I imagine it reminded him of his own school boy outfit. Legend.
I stopped hiding behind my clothes. I started to dress feminine because the city allowed me to. The people did. The culture. The energy. I was free. On vacation. No inhibitions. Stepped into my femininity. Embraced it. Because I was finally being seen. The men saw a side of me I always wanted American men to see (and maybe they always did but I never picked up on it). They were attracted to me not because I was peacocking, but because I was just me. How stupid liberating it was.
I say that to say my self-worth is not hinged upon mens’ desires. I frame that revelation because it was such a specific time in my life where I was so detached to who I was on the outside. When you’re so internal and have a rich inner life with bright little lights that manifest themselves through thoughts and emotions, it’s a haze to look at yourself from the outside.

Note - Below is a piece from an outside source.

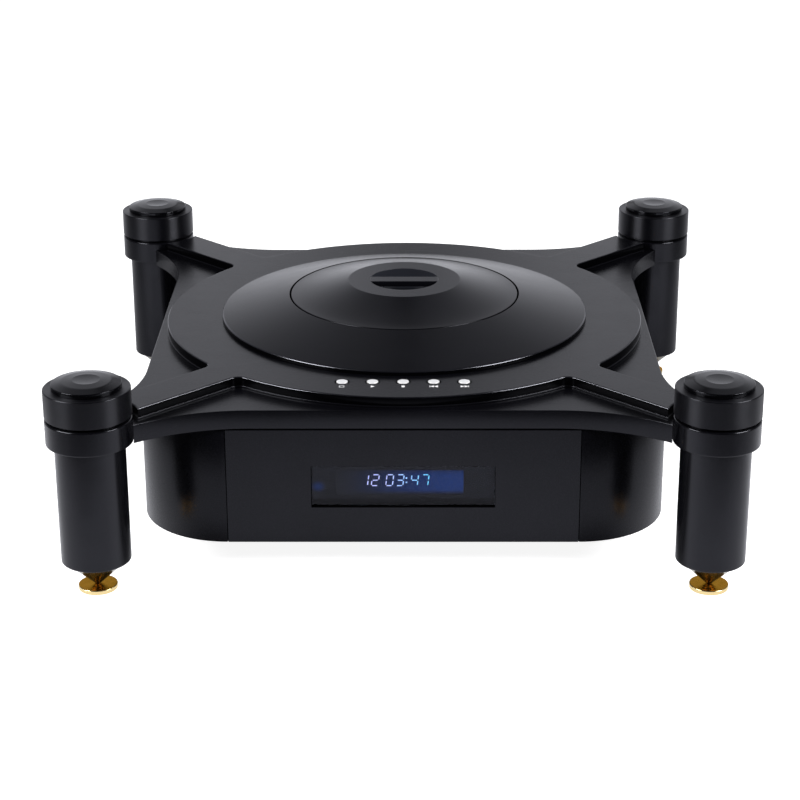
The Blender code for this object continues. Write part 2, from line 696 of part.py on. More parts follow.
def make_buttons():
    """Five buttons that press down on the switches of one board."""
    top = UPPER_DECK_TOP + BUTTON_PROUD
    profile = [
        (0, top),
        (BUTTON_RADIUS / 2, top - BUTTON_CROWN / 4),
        (BUTTON_RADIUS - BUTTON_CROWN, top - BUTTON_CROWN),
        (BUTTON_RADIUS, top - 2 * BUTTON_CROWN),
        (BUTTON_RADIUS, BUTTON_FLANGE_TOP),
        (BUTTON_FLANGE_RADIUS, BUTTON_FLANGE_TOP),
        (BUTTON_FLANGE_RADIUS, BUTTON_BOTTOM),
        (0, BUTTON_BOTTOM),
    ]
    names = ("open", "play", "stop", "previous", "next")
    for name, x in zip(names, BUTTON_XS):
        turned(f"button_{name}", profile, SMALL_SIDES, SILVER, (x, BUTTON_ROW_Y, 0))
    board_top = POCKET_FLOOR + SEAT_GAP + BUTTON_BOARD_THICKNESS
    half = BUTTON_BOARD_DEPTH / 2
    board = box(
        "button_board",
        (-BUTTON_BOARD_WIDTH / 2, BUTTON_ROW_Y - half, POCKET_FLOOR + SEAT_GAP),
        (BUTTON_BOARD_WIDTH / 2, BUTTON_ROW_Y + half, board_top),
        CIRCUIT_BOARD,
    )
    sink = BUTTON_BOARD_THICKNESS * SWITCH_SOCKET_SHARE
    side = SWITCH_WIDTH / 2
    for index, x in enumerate(BUTTON_XS):
        switch = box(
            f"switch_{index + 1}",
            (x - side, BUTTON_ROW_Y - side, board_top - sink),
            (x + side, BUTTON_ROW_Y + side, SWITCH_TOP),
            None,
            CUTTERS,
        )
        join(board, switch)


def make_lid_ring():
    """The fixed shallow cone on the deck, with the step that the lid sits on."""
    opening = LID_RADIUS + LID_SEAM
    step = SEAM_Z - LID_EDGE_HEIGHT - SEAT_GAP
    profile = [
        (opening, SEAM_Z),
        (RING_RADIUS, RING_Z + RING_RIM_HEIGHT),
        (RING_RADIUS, RING_Z),
        (RING_BORE_RADIUS, RING_Z),
        (RING_BORE_RADIUS, step),
        (opening, step),
    ]
    turned("lid_ring", profile, RING_SIDES, BLACK_METAL, closed=True)


def lid_slope(drop):
    """Points down the lid's flared cone, from its flat top to its edge, some way below its surface."""
    run = LID_RADIUS - LID_FLAT_RADIUS
    points = []
    for i in range(FLARE_STEPS + 1):
        share = i / FLARE_STEPS
        fall = LID_RISE * (1 - (1 - share) ** LID_FLARE)
        points.append((LID_FLAT_RADIUS + run * share, LID_TOP - fall - drop))
    return points


def make_lid():
    """The lift-off lid with its finger recess, the bar across it and the hole for the clamp's stem."""
    floor = LID_TOP - RECESS_DEPTH
    bore = STEM_THREAD_RADIUS + SEAT_GAP
    bore_top = LID_UNDERSIDE + STEM_THREAD_LENGTH + SEAT_GAP
    cup = RECESS_RADIUS + LID_WALL
    inside = [(radius - LID_WALL, height) for radius, height in reversed(lid_slope(LID_WALL))]
    edge_bottom = SEAM_Z - LID_EDGE_HEIGHT
    inner_edge = RING_BORE_RADIUS - LID_WALL
    profile = [(0, floor), (RECESS_RADIUS, floor), (RECESS_RADIUS, LID_TOP)]
    profile += lid_slope(0)
    profile += [(LID_RADIUS, edge_bottom), (inner_edge, edge_bottom)]
    profile += [point for point in inside if cup < point[0] < inner_edge]
    profile += [
        (cup, LID_TOP - LID_WALL),
        (cup, LID_UNDERSIDE),
        (bore, LID_UNDERSIDE),
        (bore, bore_top),
        (0, bore_top),
    ]
    lid = turned("lid", profile, RING_SIDES, BLACK_METAL)
    reach = RECESS_RADIUS + LID_WALL / 2
    bar = box(
        "lid_bar",
        (-reach, -LID_BAR_WIDTH / 2, LID_TOP - LID_BAR_THICKNESS),
        (reach, LID_BAR_WIDTH / 2, LID_TOP),
        None,
        CUTTERS,
    )
    join(lid, bar)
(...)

The pandemic brought forth tenfold magnification. It was as if I came out with bright eyes and wobbly legs ready to lunge towards the divine feminine.
There’s before and after Paris
This summer I’m a culmination of who I was, who I am and who I will be. Life is filled with self-paradigm shifts. Momentous experiences that move your reality. DNA that alters for our children. The future skews left when you thought right.
I think it’s all about surrender. Gratitude. Presentness. No expectations. Everything you want, you have. Wanting means lacking. When there’s gratitude, it is yours. I’m an amalgamation of everything and everyone I’ve ever encountered. I carry it presently. The stories we all carry. Through the passage of time, I have weathered the might of my own mind.
Revelations arise as the seasons change. Living in fluidity with it tells us we are alive. Summers are boundless. Fecund. Touchable and supple. Crack open your chest and wear what makes you feel alive. Half-naked comfy is supreme. Live in your body and not your head. Dress for your inner child. Give less fucks.
The art of sartorial protection has been named and its power has lessened.